Thornton Public Library serves the community.

===Thornton School===
The school building served the community until 2007. The mascot for secondary athletic teams was the Lancers.

There was a prior school building that was destroyed in a fire. The new building opened in 1936 and received extra classrooms, office space, a gymnasium, and a library in a 1955 addition. The building initially served Thornton and its associated school district only, but after it merged into Meservey–Thornton in 1963 it began serving the consolidated district's senior high school students. Junior high school students were later moved to the building. The Meservey School closed in 1983, making the Thornton School K–12. High school students were moved out of the building as a result of the grade-sharing agreement between Meservey–Thornton and Sheffield–Chapin. At that point the Lancers mascot was now only used at the middle school level.

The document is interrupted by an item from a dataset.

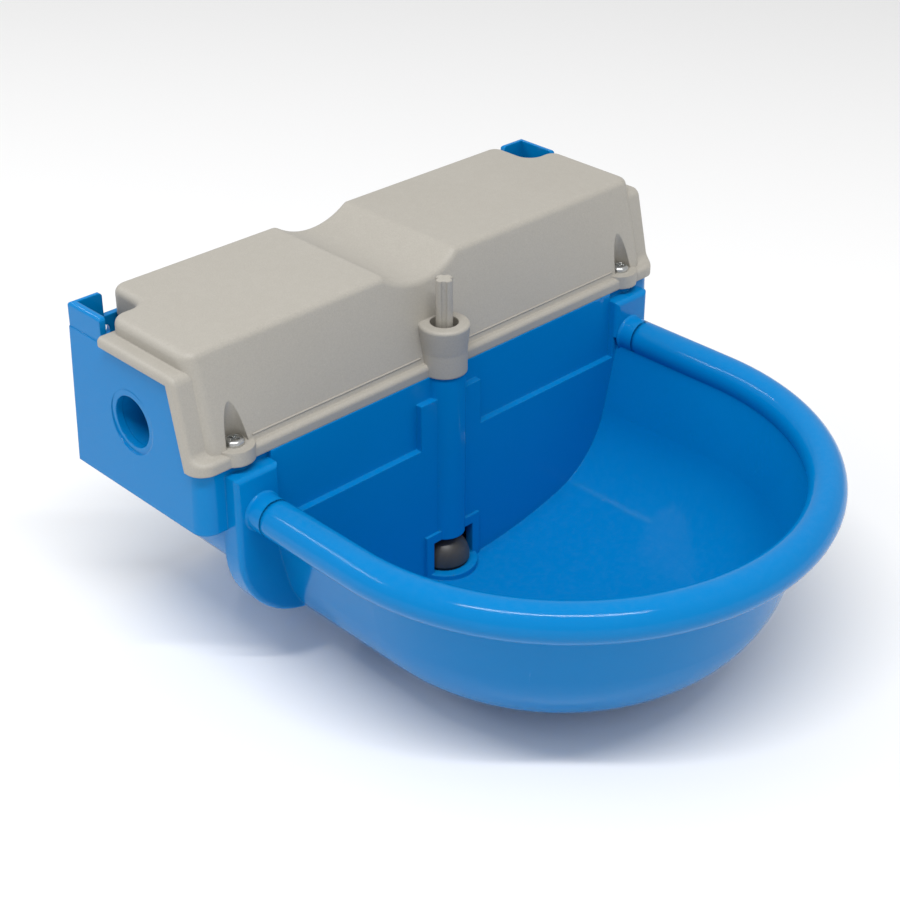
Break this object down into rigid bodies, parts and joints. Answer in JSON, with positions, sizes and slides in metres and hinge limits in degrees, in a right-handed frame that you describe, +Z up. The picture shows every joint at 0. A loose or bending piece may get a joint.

Due to declining enrollment, the former S-C, M-T, and neighboring Rockwell–Swaledale school districts entered a whole-grade sharing agreement to become the West Fork school system in 2008, with the "Warhawks" as the new mascot. The Thornton building closed after the 2007–08 season after 72 years of service, and all students now attend Sheffield and Rockwell. Each remaining school will have K–3, Rockwell will house 4–8 and Sheffield 9–12. The school districts formally merged in 2011. On July 5, 2008, an all-school reunion was held to commemorate the closing of the Thornton School.

In 2007 the Lancers mascot was discontinued. The Thornton residents held a celebratory farewell parade at that time. The school closed that in July 2008. The Thornton school was demolished in 2012 by the Dumont company Peterson Backhoe; the SCMT district chose demolition after a tentative agreement for another party to buy the building fell through in 2009.